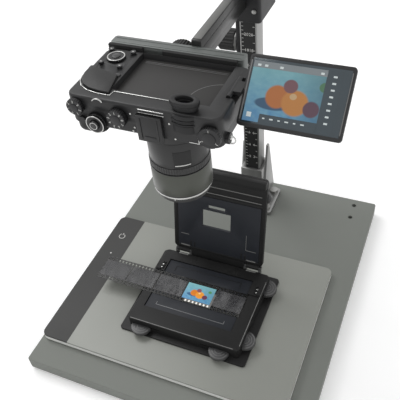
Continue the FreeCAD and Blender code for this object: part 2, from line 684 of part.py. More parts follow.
def make_base_plate():
    plate = slab("base_slab", ("base_width", "base_depth", "base_thickness"),
                 ("holder_shift", "base_y"), "plate_top", "base_corner")
    well = block("base_well", ("well_width", "well_depth", "3 * base_thickness"),
                 ("0", "gate_y"), "plate_top - base_thickness")
    node("holder_base_plate", cut("holder_base_plate", plate, [well]))


def make_film_stage():
    middle = ("holder_shift", "stage_y")
    shell = slab("stage_slab", ("stage_width", "stage_depth", "stage_height"), middle,
                 "base_top", "stage_corner", top_edge="stage_corner / 4")
    room = block("stage_room", ("stage_width - 2 * stage_wall", "stage_depth - 2 * stage_wall",
                                "stage_height - stage_roof + 1"), middle, "base_top - 1")
    pocket = block("insert_pocket", ("insert_width + 2 * seat_gap", "insert_depth + 2 * seat_gap",
                                     "stage_height"), ("0", "gate_y"), "ledge_top")
    throat = block("insert_throat", ("insert_width - 2 * insert_ledge",
                                     "insert_depth - 2 * insert_ledge", "stage_height"),
                   ("0", "gate_y"), "roof_base - 1")
    channel = block("film_channel", ("2 * stage_width", "channel_width", "stage_height"),
                    ("0", "gate_y"), "insert_top")
    slots = []
    low = "low_mask - slide_gap"
    high = "high_mask - slide_gap"
    tall = "mask_thickness + 2 * slide_gap"
    for side in (-1, 1):
        middle_x = f"({side}) * (side_neck_x - mask_travel_x / 2)"
        slots.append(block("front_slot", ("neck_width + mask_travel_x + 4 * slide_gap",
                                          "3 * stage_wall", tall),
                           (middle_x, "gate_y - stage_front + stage_wall / 2"), low))
        middle_y = f"gate_y + ({side}) * (deep_neck_y - mask_travel_y / 2)"
        slots.append(block("side_slot", ("3 * stage_wall",
                                         "neck_width + mask_travel_y + 4 * slide_gap", tall),
                           ("stage_right - stage_wall / 2", middle_y), high))
    node("film_stage", cut("film_stage", shell, [room, pocket, throat, channel] + slots))


def make_stage_insert():
    flange = block("insert_rim", ("insert_width", "insert_depth", "insert_flange"),
                   ("0", "gate_y"), "ledge_top")
    boss = block("insert_boss", ("insert_width - 2 * (insert_ledge + seat_gap)",
                                 "insert_depth - 2 * (insert_ledge + seat_gap)",
                                 "ledge_top - roof_base"), ("0", "gate_y"), "roof_base")
    window = block("insert_window", ("window_width", "window_depth", "stage_height"),
                   ("0", "gate_y"), "roof_base - 1")
    node("stage_insert", cut("stage_insert", fuse("insert_solid", [flange, boss]), [window]))


def make_mask_tray():
    frame = block("tray_frame", ("stage_width - 2 * (stage_wall + seat_gap)",
                                 "stage_depth - 2 * (stage_wall + seat_gap)", "tray_height"),
                  ("holder_shift", "stage_y"), "base_top")
    well = block("tray_well", ("well_width", "well_depth", "3 * tray_height"),
                 ("0", "gate_y"), "base_top - tray_height")
    node("mask_tray", cut("mask_tray", frame, [well]))


def make_side_mask(label, side):
    """Mask that closes in from the left or the right, with its grip in front."""
    inner = f"({side}) * (mask_gap_x + mask_reach_x / 2)"
    length = "stage_front - stage_wall - slide_gap + frame_width"
    blade = block(label + "_blade", ("mask_reach_x", length, "mask_thickness"),
                  (inner, f"gate_y + frame_width - ({length}) / 2"), "low_mask")
    neck_x = f"({side}) * side_neck_x"
    neck = block(label + "_neck", ("neck_width", "2 * stage_wall + 2", "mask_thickness"),
                 (neck_x, "gate_y - stage_front + stage_wall - 1"), "low_mask")
    grip = half_disc(label + "_grip", "grip_radius", "grip_height",
                     (neck_x, "gate_y - stage_front - slide_gap",
                      "low_mask + mask_thickness - grip_height"), 180)
    node(label, fuse(label, [blade, neck, grip]))


def make_deep_mask(label, side):
    """Mask that closes in from the front or the back, with its grip at the right."""
    inner = f"gate_y + ({side}) * (mask_gap_y + mask_reach_y / 2)"
    length = "stage_right - stage_wall - slide_gap + frame_length * 2 / 3"
    blade = block(label + "_blade", (length, "mask_reach_y", "mask_thickness"),
                  (f"({length}) / 2 - frame_length * 2 / 3", inner), "high_mask")
    neck_y = f"gate_y + ({side}) * deep_neck_y"
    neck = block(label + "_neck", ("2 * stage_wall + 2", "neck_width", "mask_thickness"),
                 ("stage_right - stage_wall + 1", neck_y), "high_mask")
    grip = half_disc(label + "_grip", "grip_radius", "grip_height",
                     ("stage_right + slide_gap", neck_y,
                      "high_mask + mask_thickness - grip_height"), -90)
    node(label, fuse(label, [blade, neck, grip]))


def make_hinge():
    """Brackets behind the stage, and the pins that the lid turns on."""
    brackets, pins = [], []
    reach = "knuckle_width / 2 + slide_gap + ear_width"
    back = "gate_y + stage_depth - stage_front"
    for side in (-1, 1):
        x = f"holder_shift + ({side}) * knuckle_out"
        foot = block("bracket_foot", (f"2 * ({reach})", "bracket_thickness",
                                      "stage_height - bracket_drop"),
                     (x, f"{back} + bracket_thickness / 2"), "base_top")
        ears = []
        for end in (-1, 1):
            ear_x = f"{x} + ({end}) * (knuckle_width / 2 + slide_gap + ear_width / 2)"
            ears.append(block("ear", ("ear_width", "hinge_axis_back + stage_front - stage_depth",
                                      "hinge_z - base_top"),
                              (ear_x, f"({back} + hinge_y) / 2"), "base_top"))
            ears.append(rod("ear_eye", "knuckle_radius", "ear_width",
                            (f"{ear_x} - ear_width / 2", "hinge_y", "hinge_z"), "x"))
        hole = rod("ear_hole", "pin_radius", f"2 * ({reach}) + 2",
                   (f"{x} - ({reach}) - 1", "hinge_y", "hinge_z"), "x")
        brackets.append(cut("hinge_bracket", fuse("bracket_solid", [foot] + ears), [hole]))
        pins.append(rod("hinge_pin", "pin_radius", f"2 * ({reach})",
                        (f"{x} - ({reach})", "hinge_y", "hinge_z"), "x"))
    node("hinge_brackets", group("hinge_brackets", brackets))
    node("hinge_pins", group("hinge_pins", pins))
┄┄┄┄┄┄
(WHAT THE EXERCISE ASKS): Copy out each line exactly as written.

(EXPECTED ANSWER):
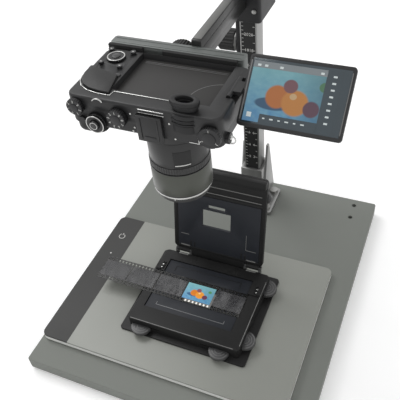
Continue the FreeCAD and Blender code for this object: part 2, from line 684 of part.py. More parts follow.
def make_base_plate():
    plate = slab("base_slab", ("base_width", "base_depth", "base_thickness"),
                 ("holder_shift", "base_y"), "plate_top", "base_corner")
    well = block("base_well", ("well_width", "well_depth", "3 * base_thickness"),
                 ("0", "gate_y"), "plate_top - base_thickness")
    node("holder_base_plate", cut("holder_base_plate", plate, [well]))


def make_film_stage():
    middle = ("holder_shift", "stage_y")
    shell = slab("stage_slab", ("stage_width", "stage_depth", "stage_height"), middle,
                 "base_top", "stage_corner", top_edge="stage_corner / 4")
    room = block("stage_room", ("stage_width - 2 * stage_wall", "stage_depth - 2 * stage_wall",
                                "stage_height - stage_roof + 1"), middle, "base_top - 1")
    pocket = block("insert_pocket", ("insert_width + 2 * seat_gap", "insert_depth + 2 * seat_gap",
                                     "stage_height"), ("0", "gate_y"), "ledge_top")
    throat = block("insert_throat", ("insert_width - 2 * insert_ledge",
                                     "insert_depth - 2 * insert_ledge", "stage_height"),
                   ("0", "gate_y"), "roof_base - 1")
    channel = block("film_channel", ("2 * stage_width", "channel_width", "stage_height"),
                    ("0", "gate_y"), "insert_top")
    slots = []
    low = "low_mask - slide_gap"
    high = "high_mask - slide_gap"
    tall = "mask_thickness + 2 * slide_gap"
    for side in (-1, 1):
        middle_x = f"({side}) * (side_neck_x - mask_travel_x / 2)"
        slots.append(block("front_slot", ("neck_width + mask_travel_x + 4 * slide_gap",
                                          "3 * stage_wall", tall),
                           (middle_x, "gate_y - stage_front + stage_wall / 2"), low))
        middle_y = f"gate_y + ({side}) * (deep_neck_y - mask_travel_y / 2)"
        slots.append(block("side_slot", ("3 * stage_wall",
                                         "neck_width + mask_travel_y + 4 * slide_gap", tall),
                           ("stage_right - stage_wall / 2", middle_y), high))
    node("film_stage", cut("film_stage", shell, [room, pocket, throat, channel] + slots))


def make_stage_insert():
    flange = block("insert_rim", ("insert_width", "insert_depth", "insert_flange"),
                   ("0", "gate_y"), "ledge_top")
    boss = block("insert_boss", ("insert_width - 2 * (insert_ledge + seat_gap)",
                                 "insert_depth - 2 * (insert_ledge + seat_gap)",
                                 "ledge_top - roof_base"), ("0", "gate_y"), "roof_base")
    window = block("insert_window", ("window_width", "window_depth", "stage_height"),
                   ("0", "gate_y"), "roof_base - 1")
    node("stage_insert", cut("stage_insert", fuse("insert_solid", [flange, boss]), [window]))


def make_mask_tray():
    frame = block("tray_frame", ("stage_width - 2 * (stage_wall + seat_gap)",
                                 "stage_depth - 2 * (stage_wall + seat_gap)", "tray_height"),
                  ("holder_shift", "stage_y"), "base_top")
    well = block("tray_well", ("well_width", "well_depth", "3 * tray_height"),
                 ("0", "gate_y"), "base_top - tray_height")
    node("mask_tray", cut("mask_tray", frame, [well]))


def make_side_mask(label, side):
    """Mask that closes in from the left or the right, with its grip in front."""
    inner = f"({side}) * (mask_gap_x + mask_reach_x / 2)"
    length = "stage_front - stage_wall - slide_gap + frame_width"
    blade = block(label + "_blade", ("mask_reach_x", length, "mask_thickness"),
                  (inner, f"gate_y + frame_width - ({length}) / 2"), "low_mask")
    neck_x = f"({side}) * side_neck_x"
    neck = block(label + "_neck", ("neck_width", "2 * stage_wall + 2", "mask_thickness"),
                 (neck_x, "gate_y - stage_front + stage_wall - 1"), "low_mask")
    grip = half_disc(label + "_grip", "grip_radius", "grip_height",
                     (neck_x, "gate_y - stage_front - slide_gap",
                      "low_mask + mask_thickness - grip_height"), 180)
    node(label, fuse(label, [blade, neck, grip]))


def make_deep_mask(label, side):
    """Mask that closes in from the front or the back, with its grip at the right."""
    inner = f"gate_y + ({side}) * (mask_gap_y + mask_reach_y / 2)"
    length = "stage_right - stage_wall - slide_gap + frame_length * 2 / 3"
    blade = block(label + "_blade", (length, "mask_reach_y", "mask_thickness"),
                  (f"({length}) / 2 - frame_length * 2 / 3", inner), "high_mask")
    neck_y = f"gate_y + ({side}) * deep_neck_y"
    neck = block(label + "_neck", ("2 * stage_wall + 2", "neck_width", "mask_thickness"),
                 ("stage_right - stage_wall + 1", neck_y), "high_mask")
    grip = half_disc(label + "_grip", "grip_radius", "grip_height",
                     ("stage_right + slide_gap", neck_y,
                      "high_mask + mask_thickness - grip_height"), -90)
    node(label, fuse(label, [blade, neck, grip]))


def make_hinge():
    """Brackets behind the stage, and the pins that the lid turns on."""
    brackets, pins = [], []
    reach = "knuckle_width / 2 + slide_gap + ear_width"
    back = "gate_y + stage_depth - stage_front"
    for side in (-1, 1):
        x = f"holder_shift + ({side}) * knuckle_out"
        foot = block("bracket_foot", (f"2 * ({reach})", "bracket_thickness",
                                      "stage_height - bracket_drop"),
                     (x, f"{back} + bracket_thickness / 2"), "base_top")
        ears = []
        for end in (-1, 1):
            ear_x = f"{x} + ({end}) * (knuckle_width / 2 + slide_gap + ear_width / 2)"
            ears.append(block("ear", ("ear_width", "hinge_axis_back + stage_front - stage_depth",
                                      "hinge_z - base_top"),
                              (ear_x, f"({back} + hinge_y) / 2"), "base_top"))
            ears.append(rod("ear_eye", "knuckle_radius", "ear_width",
                            (f"{ear_x} - ear_width / 2", "hinge_y", "hinge_z"), "x"))
        hole = rod("ear_hole", "pin_radius", f"2 * ({reach}) + 2",
                   (f"{x} - ({reach}) - 1", "hinge_y", "hinge_z"), "x")
        brackets.append(cut("hinge_bracket", fuse("bracket_solid", [foot] + ears), [hole]))
        pins.append(rod("hinge_pin", "pin_radius", f"2 * ({reach})",
                        (f"{x} - ({reach})", "hinge_y", "hinge_z"), "x"))
    node("hinge_brackets", group("hinge_brackets", brackets))
    node("hinge_pins", group("hinge_pins", pins))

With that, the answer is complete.